Local dishes are simple, poor and flavoured with the 'strong' and genuine flavours of a long pastoral and peasant tradition. They change according to the season and what the land generously offers.

Maccaruni homemade pasta shaped around cannìci (thin sticks of a herb), and cordeddi both seasoned with a sauce made from pieces of goat or pork meat cooked in tomato sauce (which are then separated and eaten as a main course) and sprinkled with salted ricotta, tagghiarini cu li ciciri, homemade pasta accompanied by chickpeas flavoured with bay leaves, and ricotta prupetti cooked in tomato sauce and flavoured with pecorino. Excellent served as an appetiser or aperitif are the lestopitte (thin pitte) unleavened sheets fried in olive oil that can be eaten empty or stuffed with the delicacies of the Calabrian Greek tradition. Zippole (zippole) are leavened dough sometimes twisted together with a piece of anchovy, stretched and always fried in olive oil. There is no shortage of cured meats such as capicollo and soppressata, and cheeses such as pecorino and musulupa (pictured), a typical Easter cheese produced in ancient wooden moulds handcrafted by shepherds that reproduce Byzantine Greek symbolism and symbolise fertility.
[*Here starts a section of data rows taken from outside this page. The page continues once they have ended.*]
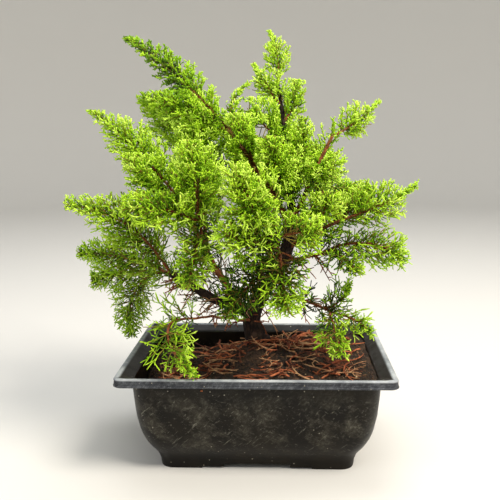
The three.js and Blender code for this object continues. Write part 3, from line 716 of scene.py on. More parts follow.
def give_marks(piece, marks):
    """Stores each vertex's place round and along its limb as a UV map, in centimetres."""
    layer = piece.data.uv_layers.new(name="bark")
    corner = np.empty(len(piece.data.loops), int)
    piece.data.loops.foreach_get("vertex_index", corner)
    layer.data.foreach_set("uv", (marks[corner] / 10).ravel())


def stringy_bark(name, string, relief, crack, body, lifted, pale):
    """Juniper bark: thin fibres peel along the limb, dark in the cracks between them and
    greyer or redder on the lifted flakes.  Matt."""
    material, tree = new_material(name)
    along = add_node(tree, "ShaderNodeUVMap", uv_map="bark")[0]
    drawn = {"Vector": along, "Scale": (10 / string, 1.6, 1)}
    fibres = {"Scale": 1.0, "Detail": 6, "Roughness": 0.72}
    fibres["Vector"] = add_node(tree, "ShaderNodeMapping", drawn)[0]
    fibre = add_node(tree, NOISE, fibres)[0]
    place = add_node(tree, "ShaderNodeTexCoord")["Object"]
    flakes = {"Vector": place, "Scale": 1000 / 7, "Detail": 4, "Roughness": 0.6}
    flake = {"Fac": add_node(tree, NOISE, flakes)[0]}
    tints = [(0.36, crack), (0.5, body), (0.64, lifted)]
    fresh = add_node(tree, RAMP, {"Fac": fibre}, tints)[0]
    weathered = add_node(tree, RAMP, flake, [(0.55, 0.0), (0.68, 0.75)])[0]
    ridges = {"Height": fibre, "Strength": 0.8, "Distance": relief / 1000}
    looks = {
        "Base Color": add_node(tree, MIX, {"Fac": weathered, 1: fresh, 2: pale})[0],
        "Normal": add_node(tree, BUMP, ridges)[0],
        "Roughness": 0.88,
        "IOR": 1.45,
    }
    return surfaced(material, looks)


limbs = trunk_and_boughs()
old_tints = ("#0b0706", "#241611", "#46301f", "#574437")
young_tints = ("#381c10", "#884a26", "#ba7240", "#97704f")
old_bark = stringy_bark("old_juniper_bark", 1.6, 0.9, *old_tints)
young_bark = stringy_bark("young_juniper_bark", 1.2, 0.4, *young_tints)
young_limbs = [row[0] for row in BOUGHS if row[0] != "low_left_bough"]
# The wood's name, its limbs, bark and slot; sides, how rough it is, step from ring to ring.
for name, names, bark, slot, around, relief, step in [
    ("trunk_wood", ["trunk"], old_bark, "old_bark", 48, 0.42, 1.0),
    ("low_left_bough_wood", ["low_left_bough"], old_bark, "old_bark", 32, 0.3, 1.0),
    ("boughs_wood", young_limbs, young_bark, "young_bark", 18, 0.14, 1.2),
]:
    points, faces, marks = joined_limbs(names, around, relief, step)
    wood = mesh_object(name, in_row(points), faces, bark)
    give_marks(wood, marks)
    declare(wood, slot, *names)

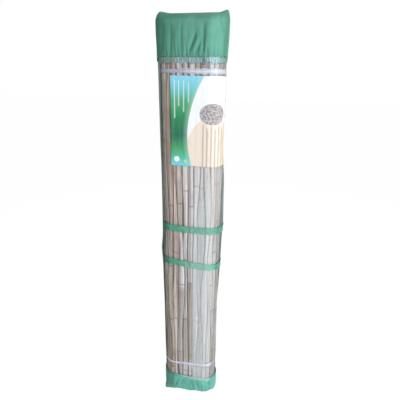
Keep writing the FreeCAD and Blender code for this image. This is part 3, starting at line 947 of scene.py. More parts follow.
@dataclass
class SlatTurn:
    """The outer turn of slats, each with its node rings and its own tone.

    Attributes:
        wall: Thickness of a slat.
        culm: Radius of the culm that it is split from.
        wander: How far the line between two slats mostly leaves its place.
        most_wander: The most that it may.
        least_gap: Gap where two slats touch nearly.
        slit: How much wider the gap may open.
        sink: How far a slat may lie behind the crowns' line.
        step: Height between two rows of points.
        bump: How far a node ring stands out.
        swell: Half height of its swelling.
        pitch: Mean distance between the node rings of a slat.
        pitch_spread: How far that distance differs from the mean.
        ring_height: Height of a node ring.
        ring_rows: Heights of the rows of points beside a ring.
        tones: Tone of each slat.
        soiled_and_shaded: Slats that are browner in part, where the lengths from 1.34 to the top are painted
            shade below the top cap: number, lowest and highest place, and how much.
        joints: Slats in two lengths: number, and height where one ends on the other.
        skin: Places across the front of a slat, as shares of its half width.
        back: Places across its back.
    """

    wall: float = 0.0035
    culm: float = 0.030
    wander: float = 0.0045
    most_wander: float = 0.0062
    least_gap: float = 0.0008
    slit: float = 0.0042
    sink: float = 0.0009
    step: float = 0.022
    bump: float = 0.0005
    swell: float = 0.0028
    pitch: float = 0.305
    pitch_spread: float = 0.046
    ring_height: float = 0.014
    ring_rows: tuple[float, ...] = (-0.008, -0.004, -0.0015, 0.0, 0.0015, 0.004, 0.008)
    tones: str = (
        "PALE PALE GREY PALE PINK GREY GREY TAN PINK GREY PALE TAN GREY HONEY PINK "
        "GREY TAN PALE GREY TAN PINK TAN GREY GREY DRAB PINK PALE PALE"
    )
    # The lengths from 1.34 to 1.50 are painted shade below the top cap; the lower lengths are browner skin.
    soiled_and_shaded: tuple[tuple[int, float, float, float], ...] = (
        (1, 0.17, 0.575, 0.60), (1, 1.34, 1.50, 0.25), (2, 1.34, 1.50, 0.80), (3, 1.34, 1.50, 0.90),
        (4, 0.83, 1.06, 0.25), (5, 1.34, 1.50, 0.45), (6, 1.34, 1.50, 0.85), (7, 1.34, 1.50, 0.70),
        (24, 0.00, 0.60, 0.60), (24, 1.20, 1.34, 0.35), (25, 1.06, 1.24, 0.75), (25, 1.24, 1.50, 0.45),
        (26, 0.98, 1.50, 0.60), (27, 0.00, 0.54, 0.40), (27, 0.80, 1.00, 0.60), (27, 1.00, 1.34, 0.30),
        (27, 1.34, 1.50, 0.25), (28, 0.17, 0.40, 0.45), (28, 1.34, 1.50, 0.55),
    )
    joints: tuple[tuple[int, float], ...] = ((1, 0.575), (5, 0.570))
    skin: tuple[float, ...] = (-1.0, -0.93, -0.78, -0.5, -0.2, 0.1, 0.4, 0.66, 0.80, 0.94, 1.0)
    back: tuple[float, ...] = (0.98, 0.4, -0.4, -0.98)

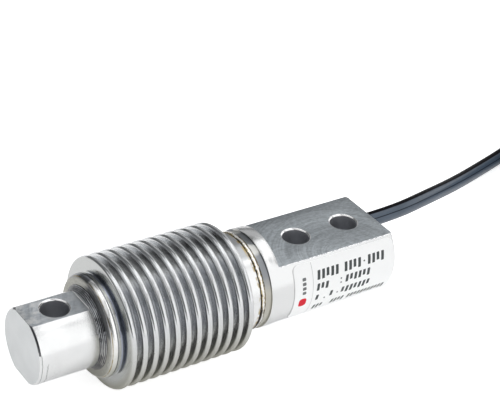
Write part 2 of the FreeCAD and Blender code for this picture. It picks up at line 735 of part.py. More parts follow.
def make_cable():
    """The cable outside the gland: the seen stretch, the tied coil and the tail."""
    columns = int(coil_columns.value)
    width = columns * cable_dia.value
    inner = coil_mean_radius.value - width / 2
    bottom = floor_height.value + LIFT
    section = Part.Face(Part.Wire(Part.makePolygon([
        Vector(inner, 0, bottom), Vector(inner + width, 0, bottom),
        Vector(inner + width, 0, bottom + width), Vector(inner, 0, bottom + width),
        Vector(inner, 0, bottom)])))
    coil = section.revolve(Vector(0, 0, 0), Vector(0, 0, 1), 360)
    rims = [edge for edge in coil.Edges if isinstance(edge.Curve, Part.Circle)]
    coil = coil.makeChamfer(coil_edge.value, rims)
    coil.translate(COIL_CENTRE)

    seen, _ = tube(ROUTE, RADIUS, "cable")
    nodes = [add_shape("cable", seen.cut(coil)), add_shape("cable_coil", coil)]

    route = [coil_point(r, TAIL_ANGLE - TAIL_STEP * n, z) for n, (r, z) in enumerate(TAIL)]
    heading = route[-1] - route[-2]
    heading.z = 0
    heading.normalize()
    sideways = Vector(0, 0, 1).cross(heading)
    route.append(route[-1] + sideways * TAIL_LAST_SWAY + heading * TAIL_LAST_RUN)
    tail, _ = tube(route, RADIUS, "cable tail")
    nodes.append(add_shape("cable_tail", tail.cut(coil)))
    return nodes, route


def make_ties():
    """Two flat ties round the coil, each with its lock, as one group."""
    columns = int(coil_columns.value)
    width = columns * cable_dia.value
    gap, band = strap_clearance.value, strap_thick.value
    inner = coil_mean_radius.value - width / 2 - gap
    low = floor_height.value + band
    side = width + 2 * gap
    depth = strap_width.value
    ties = []
    for angle in TIE_ANGLES:
        outer = Part.makeBox(side + 2 * band, depth, side + 2 * band,
                             Vector(inner - band, -depth / 2, low - band))
        hole = Part.makeBox(side, depth, side, Vector(inner, -depth / 2, low))
        outer, hole = (block.makeFillet(radius, [e for e in block.Edges
                                                 if abs(e.tangentAt(e.FirstParameter).y) > 0.99])
                       for block, radius in ((outer, coil_edge.value + band), (hole, coil_edge.value)))
        lock = Part.makeBox(lock_length.value, lock_width.value, lock_height.value,
                            Vector(inner + side / 2, -lock_width.value / 2, low + side + band))
        tie = outer.cut(hole).fuse(lock)
        tie.rotate(Vector(0, 0, 0), Vector(0, 0, 1), angle)
        tie.translate(COIL_CENTRE)
        ties.append(tie)
    return add_shape("coil_ties", Part.makeCompound(ties))


def make_cable_end(route):
    """Shrink sleeve, four cores and the shield wire at the cable's far end."""
    end = route[-1]
    heading = (end - route[-2]).normalize()
    across = Vector(0, 0, 1).cross(heading)
    start = end - heading * sleeve_overlap.value
    sleeve = Part.makeCylinder(RADIUS + sleeve_wall.value, sleeve_length.value, start, heading)
    pocket = Part.makeCylinder(RADIUS, sleeve_overlap.value, start, heading)
    straight = sleeve_length.value - sleeve_overlap.value + CORE_STRAIGHT
    bores, wires = [], []
    for name, aside, above, sway, length in CORES:
        diameter = shield_dia if name == "shield_wire" else core_dia
        radius = diameter.value / 2
        base = end + across * aside + Vector(0, 0, above)
        down = floor_height.value + radius - base.z
        points = [base, base + heading * straight,
                  base + heading * (straight + length) / 2 + across * sway + Vector(0, 0, down),
                  base + heading * length + across * sway * 2 + Vector(0, 0, down)]
        wires.append(add_shape(name, tube(points, radius, name)[0]))
        bores.append(Part.makeCylinder(radius + core_clearance.value,
                                       sleeve_length.value, base, heading))
    return [add_shape("end_sleeve", sleeve.cut(pocket).cut(bores))] + wires


def check_and_export(nodes):
    """Check every object of the document and each node, then write one file a node."""
    doc.recompute()
    for obj in doc.Objects:
        bad = [state for state in obj.State if state in ("Invalid", "Error")]
        assert not bad, f"{obj.Name}: {bad}"
    os.makedirs("parts", exist_ok=True)
    for node in nodes:
        shape = node.Shape
        assert not shape.isNull() and shape.isValid(), node.Label
        assert shape.Volume > 0 and shape.Solids, node.Label
        shape.exportStep(f"parts/{node.Label}.step")
        box = shape.BoundBox
        print(f"{node.Label:26s} solids {len(shape.Solids)} volume {shape.Volume:10.2f} "
              f"x {box.XMin:7.2f} {box.XMax:7.2f} y {box.YMin:7.2f} {box.YMax:7.2f} "
              f"z {box.ZMin:7.2f} {box.ZMax:7.2f}")


def main():
    nodes = [make_beam(), make_end_ring(), make_bellows(), make_front_weld(), make_rear_weld()]
    nodes += make_gauges() + [make_terminals()] + make_board()
    nodes += make_gland() + [make_potting(), make_label()]
    nodes += make_inner_wires()
    cable, tail_route = make_cable()
    nodes += cable + [make_ties()] + make_cable_end(tail_route)
    check_and_export(nodes)


main()
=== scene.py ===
"""Looks of a bellows-sealed bending beam load cell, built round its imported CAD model.

All lengths are metres in the row's frame: the beam lies along X, its turning axis is at
height AXIS_Z, and the origin is the centre of the mounting holes on the lower mounting flat.
"""
from __future__ import annotations

import logging
import math
from dataclasses import dataclass
from enum import Enum
from typing import Iterable, Sequence

import bmesh
import bpy
from mathutils import Matrix, Vector

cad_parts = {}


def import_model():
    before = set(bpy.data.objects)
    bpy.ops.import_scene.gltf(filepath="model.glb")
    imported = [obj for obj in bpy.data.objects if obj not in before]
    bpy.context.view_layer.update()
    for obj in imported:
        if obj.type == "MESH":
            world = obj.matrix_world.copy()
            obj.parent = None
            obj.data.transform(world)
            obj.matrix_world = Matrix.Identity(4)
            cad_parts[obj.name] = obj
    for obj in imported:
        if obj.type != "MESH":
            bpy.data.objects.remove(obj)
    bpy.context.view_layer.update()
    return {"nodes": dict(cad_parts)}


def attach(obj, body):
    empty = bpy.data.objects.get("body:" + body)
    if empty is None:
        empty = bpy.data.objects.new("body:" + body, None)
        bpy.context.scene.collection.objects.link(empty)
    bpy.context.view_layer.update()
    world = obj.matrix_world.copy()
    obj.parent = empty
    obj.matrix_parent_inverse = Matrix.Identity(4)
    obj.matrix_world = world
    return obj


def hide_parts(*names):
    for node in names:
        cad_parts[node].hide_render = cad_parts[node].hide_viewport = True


LOG = logging.getLogger("load_cell")
Socket = bpy.types.NodeSocket
Materials = dict[str, bpy.types.Material]
Pair = tuple[float, float]
Triple = tuple[float, float, float]

MM = 0.001
LOAD_FACE_X = -101.0 * MM
AXIS_Z = 10.0 * MM
FLAT_HEIGHT = 10.0 * MM
FLOOR_Z = -9.85 * MM
BODY = "root"
WHITE = (1.0, 1.0, 1.0)


def along(distance_mm: float) -> float:
    """X of a place given in millimetres from the load face."""
    return LOAD_FACE_X + distance_mm * MM


FRONT_LIP_X = along(22.25)
REAR_LIP_X = along(69.72)
CREST_RADIUS = 19.85 * MM
ROOT_RADIUS = 14.6 * MM
NECK_RADIUS = 15.45 * MM
SEAT_RADIUS = 11.02 * MM
RING_FACE = 20.05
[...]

Sweets such as dried fruit, which used to be dried in the oven to be kept even in winter (figs, ficarazzi, toasted almonds) are linked to religious festivities and the making of Christmas sweets called 'petrali'. Easter sweets are the 'ngute', which are embellished with hard-boiled eggs. The oil is locally produced and so is the wine. The Cantina di Bova produces Fengari (white), Ambeli, Scerò and Marasà (red) from indigenous grapes. The red has a colour tending towards garnet, the nose is amply vinous with fine aromas of ripe red fruit and the taste is intense and harmonious-.